= Elizabeth Walker Morris =

American actress

Elizabeth Walker Morris (died 17 April 1826 in Philadelphia), was an English-born American stage actress. She was engaged in the Old American Company.

Elizabeth Walker Morris was married to the actor Owen Morris (d. 1809) in his second marriage. She is first noted to have performed as a member of the Old American Company in the Southwark Theatre in Philadelphia in 1772. As a member of that troupe she toured through the colonies and to the West Indies before returning to New York in 1785.

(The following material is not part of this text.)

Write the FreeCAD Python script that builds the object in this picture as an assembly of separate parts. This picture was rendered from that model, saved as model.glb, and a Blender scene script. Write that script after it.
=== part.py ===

Elizabeth Walker Morris was described as a tall beauty with a preference for high heels and a dislike for attention outside of the stage. She was referred to as one of the greatest theatrical stars of the 18th-century American theatre and very popular in her time, also within contemporary press reviews and critics. The Pennsylvania Biographical Dictionary described her as "the greatest attraction of the American stage [...] especially in higher comedy." She reportedly became the first actress in America to play the role of Beatrice in Much Ado About Nothing on 18 March 1789 in Philadelphia.

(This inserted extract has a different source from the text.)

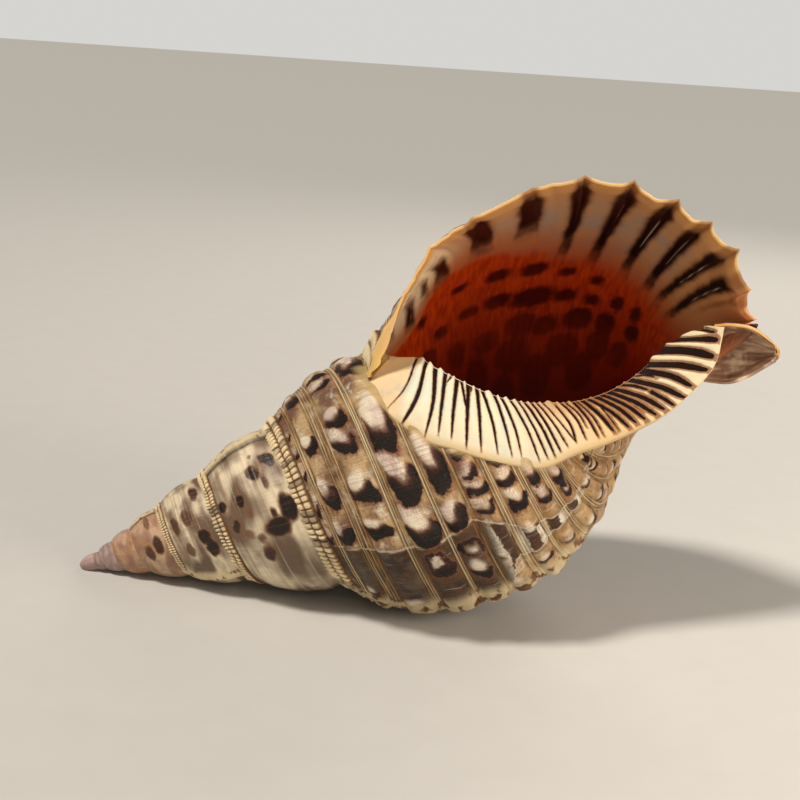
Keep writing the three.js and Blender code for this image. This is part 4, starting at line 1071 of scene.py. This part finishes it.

However, Elizabeth Walker Morris was reportedly involved in a conflict with her colleague Maria Henry, supported by Thomas Wignell, while John Henry was in conflict with Owen Morris, conflicts which eventually resulted in them leaving the company. In 1792, the Morris couple left the American Company to form their own theatre company in collaboration with Thomas Wignell; then just the third theatre company in America. Together they performed in the first theatrical season ever given in the history of Boston. From 1794 to 1810, she performed at the Chestnut Street Theatre in Philadelphia.